A steering wheel by iconic 60s British manufacturer Moto-Lita is bolted to a reach and rake adjustable steering column. The column, the top of which is shrouded by one of just a handful of plastic components on the Super 3, has been designed so it meets Australia’s occupant safety standard without the need for an airbag.
"There’s nothing on this car that doesn’t need to be there," says Jonathan Wells. The vertical cast aluminium element at the centre of the mesh grille, for example, connects to the top mount of the engine.
The cast aluminium piece at the rear of the Super 3 not only ties the body structure together, but also provides the hinge for the rear wheel cover, the lower mounting point for the optional CNC-machined luggage rack, and the location for the fog and reversing lights.
There’s also no wood to be seen on the Super 3 – anywhere.
“Someone asked: ‘Where’s the wood going?’,” Wells recalls, “so we called a meeting to discuss it. Then we realised it didn’t need any, so it was a very short meeting.”
If you do want wood on your Super 3, though, you can order it as a veneer on the dash. As you’d expect of a Morgan, the hand-built Super 3 will be highly customisable, with more than 200 available options.

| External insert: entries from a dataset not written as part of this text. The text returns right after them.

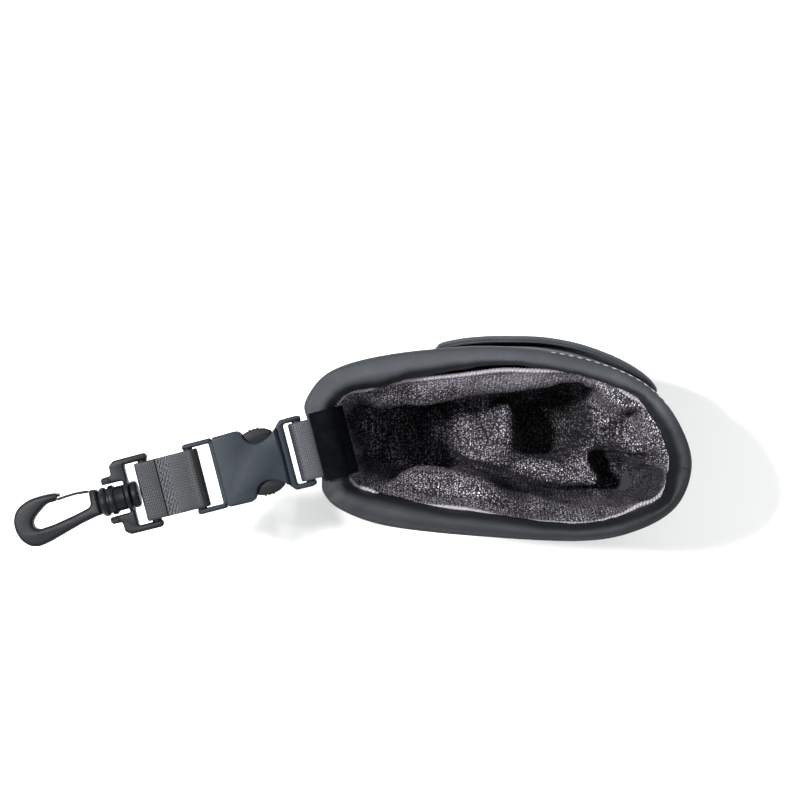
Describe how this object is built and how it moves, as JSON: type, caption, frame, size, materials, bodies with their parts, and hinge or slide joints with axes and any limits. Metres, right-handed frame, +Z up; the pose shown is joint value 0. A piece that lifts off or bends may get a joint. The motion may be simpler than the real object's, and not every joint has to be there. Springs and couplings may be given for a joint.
{
  "type": "treat pouch",
  "caption": "Open-topped sewn pouch with a rolled rim and glitter-knit lining, on a short clip strap with a side-release buckle and a swivelling snap hook.",
  "frame": {"origin": "middle of the pouch's flat base, on the surface it stands on", "axes": "+Z up out of the mouth, +X along the mouth away from the clip strap, +Y to the pouch's back, where the slip pocket is"},
  "size_m": [0.226, 0.0697, 0.1012],
  "materials": {
    "shell_cloth": "matte slate-black coated woven cloth",
    "lining_knit": "dark purple-grey warp knit with silver flecks",
    "overlock_thread": "pale lavender-grey overlock thread",
    "webbing": "smooth slate-grey nylon webbing with a slight sheen",
    "buckle_plastic": "satin slate-grey moulded acetal",
    "hook_plastic": "satin dark slate moulded acetal"
  },
  "bodies": {
    "pouch": {"front_panel": "shell_cloth", "back_panel": "shell_cloth", "base_panel": "shell_cloth", "back_pocket": "shell_cloth", "rim_band_front": "shell_cloth", "rim_band_back": "shell_cloth", "lining_front": "lining_knit", "lining_back": "lining_knit", "lining_base": "lining_knit", "lining_hem": "overlock_thread", "loop_webbing": "webbing"},
    "buckle": {"buckle_socket": "buckle_plastic", "buckle_insert": "buckle_plastic"},
    "prong_back": {"prong_back": "buckle_plastic"},
    "prong_front": {"prong_front": "buckle_plastic"},
    "strap": {"strap_webbing": "webbing"},
    "hook_frame": {"hook_base": "hook_plastic"},
    "hook": {"swivel_stud": "hook_plastic", "hook_body": "hook_plastic"},
    "gate": {"hook_gate": "hook_plastic"}
  },
  "joints": [
    {"name": "loop_pivot", "type": "hinge", "parent": "pouch", "child": "buckle", "pos_m": [-0.06441, -0.00267, 0.0956], "axis": [0.2487, -0.9686, 0], "range_deg": [-60, 75]},
    {"name": "prong_back_squeeze", "type": "hinge", "parent": "buckle", "child": "prong_back", "pos_m": [-0.0911, -0.00086, 0.0956], "axis": [0, 0, -1], "range_deg": [0, 13], "stiffness_Nm_per_rad": 0.15},
    {"name": "prong_front_squeeze", "type": "hinge", "parent": "buckle", "child": "prong_front", "pos_m": [-0.08692, -0.01713, 0.0956], "axis": [0, 0, 1], "range_deg": [0, 13], "stiffness_Nm_per_rad": 0.15},
    {"name": "strap_pivot", "type": "hinge", "parent": "buckle", "child": "strap", "pos_m": [-0.10054, -0.01195, 0.0956], "axis": [-0.2487, 0.9686, 0], "range_deg": [-75, 75]},
    {"name": "hook_frame_pivot", "type": "hinge", "parent": "strap", "child": "hook_frame", "pos_m": [-0.11565, -0.01583, 0.0956], "axis": [0.2487, -0.9686, 0], "range_deg": [-75, 75]},
    {"name": "hook_swivel", "type": "hinge", "parent": "hook_frame", "child": "hook", "pos_m": [-0.1202, -0.017, 0.0956], "axis": [0.9686, 0.2487, 0], "continuous": true},
    {"name": "gate_flex", "type": "hinge", "parent": "hook", "child": "gate", "pos_m": [-0.1367, -0.01628, 0.0956], "axis": [0, 0, 1], "range_deg": [0, 22], "stiffness_Nm_per_rad": 0.02}
  ],
  "couplings": [
    {"joint": "prong_front_squeeze", "follows": "prong_back_squeeze", "ratio": 1}
  ]
}
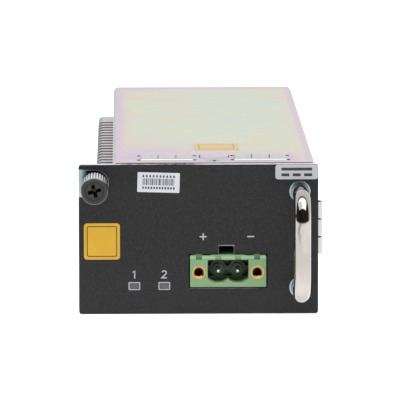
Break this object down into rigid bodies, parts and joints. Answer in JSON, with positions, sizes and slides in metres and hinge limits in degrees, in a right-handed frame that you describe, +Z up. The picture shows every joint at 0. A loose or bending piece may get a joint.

Morgan will at launch offer three ‘character’ themes: Contemporary, which combines brighter exterior colours with the dark finish on the wheels and other cast aluminium parts, plus the textile interior; Classic, which has silver wheels and aluminium bits and leather trim in the cockpit; and Touring, which comes with the aero screens, rear luggage rack and side panniers.
Super 3 production is scheduled to start in April at Morgan’s factory in Pickersleigh Road, Malvern, England, and will ramp up to a maximum of 15 cars per week within four to six weeks.
The first cars are scheduled to arrive in Australia in early 2023.